THE eBook revolution in schools is throwing up hidden costs for parents.
There is a growing use of eBooks in classrooms -- but they cannot be used for rental schemes that schools operate to keep expenses down for parents.
At the moment, it is estimated that between 3pc and 5pc of the school market consists of eBooks, but by 2015 that will have risen to 25pc, and by 2018 it will be 50pc.
For Junior Cert years, parents can expect to pay about €700 for a package providing a student with a three-year licence.
In order to spread the costs, some schools have worked out financing deals with local credit unions.
But principals say a big drawback is that the licensing deal is not-transferable to another pupil.

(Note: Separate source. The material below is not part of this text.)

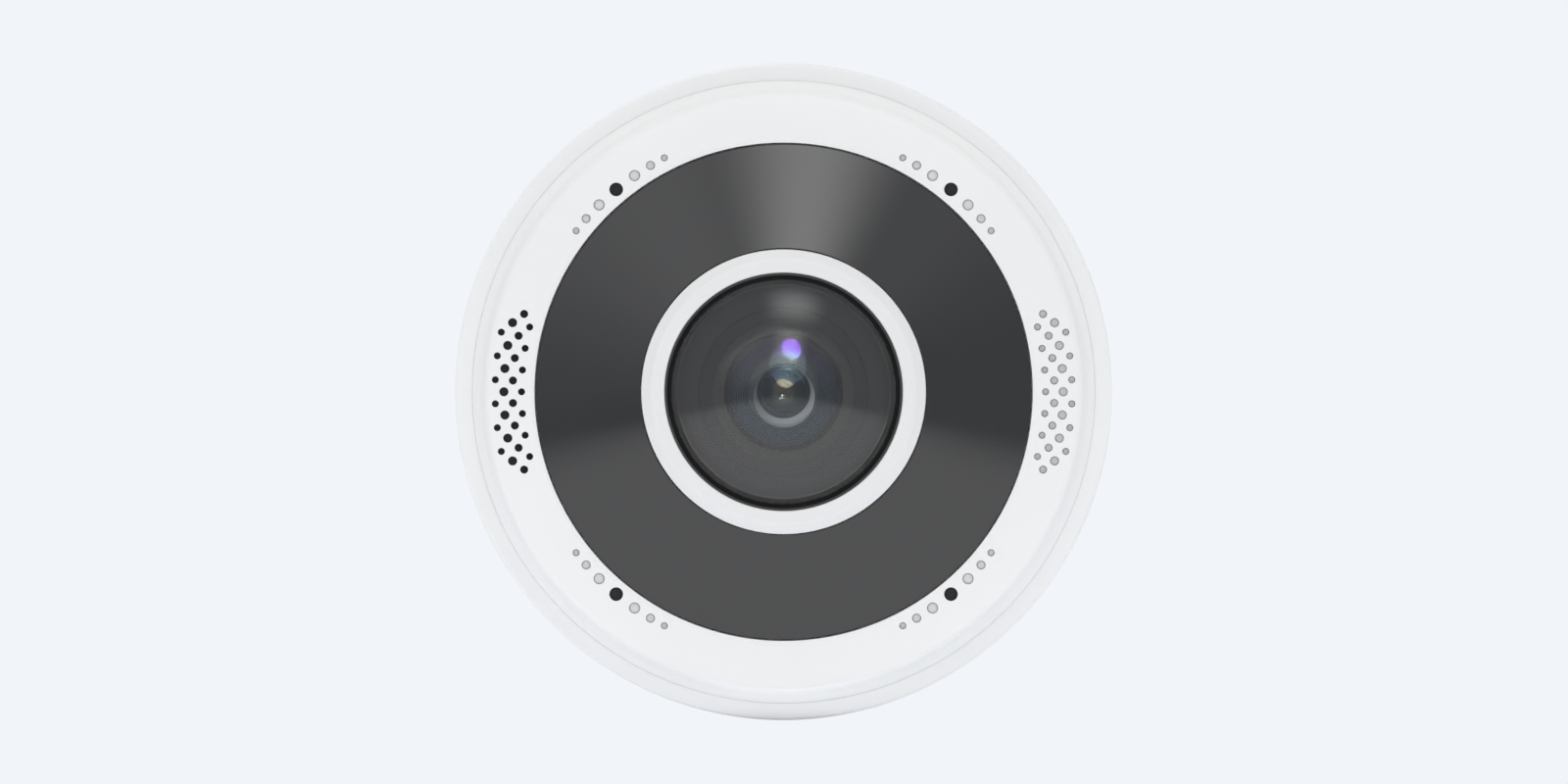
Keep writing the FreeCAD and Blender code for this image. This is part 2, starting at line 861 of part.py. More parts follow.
def window_seals():
    outer_from = window_radius - window_seal_width
    outer = turned(
        (outer_from, ledge_front),
        (window_radius, ledge_front),
        (window_radius, window_edge_back),
        (outer_from, window_level(outer_from, window_top_back)))
    inner = turned(
        (window_inner_radius, collar_shelf),
        (collar_foot_radius, collar_shelf),
        (collar_foot_radius, window_level(collar_foot_radius, window_top_back)),
        (window_inner_radius, window_top_back))
    return [outer, inner]


# Collar, dome and shroud around the lens

def lens_collar():
    collar = turned(
        (collar_tube_inner_radius, frame_front),
        (collar_foot_radius, frame_front),
        (collar_foot_radius, collar_shelf),
        (collar_radius, collar_shelf),
        (collar_radius, collar_edge_level),
        (collar_face_radius, collar_face_level),
        (collar_inner_radius + free_gap, collar_face_level),
        (collar_inner_radius, collar_face_level - free_gap),
        (collar_inner_radius, collar_under),
        (collar_tube_inner_radius, collar_under))
    tip = frame_back + collar_screw_length + seam_gap
    return bored(collar, collar_screw_radius + thread_gap, frame_front - beyond, tip,
                 collar_screw_circle_radius, collar_screw_angles)


def collar_screws():
    tip = frame_back + collar_screw_length
    return [screw(small_head_radius, small_head_height, collar_screw_radius, frame_back, tip,
                  *polar(collar_screw_circle_radius, angle)) for angle in collar_screw_angles]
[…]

In contrast, schools operating rental schemes with traditional books can pass them down and expect to get more than just three years out of many books.
National Association of Principals and Deputy Principals (NAPD) president Donal O Buachalla warned that it was putting schools off investing in new technologies for rental schemes.
The obstacle comes as Education Minister Ruairi Quinn is actively encouraging greater use of book rental schemes as a way of saving money.
Rental schemes can save parents up to 80pc of the cost of buying new books, which could reduce the annual bill for hard-pressed families by hundreds of euro every year.
Electronic books are seen as a boon to teaching and learning, because of the interaction they offer to pupils, who can use them to access extra content such as videos.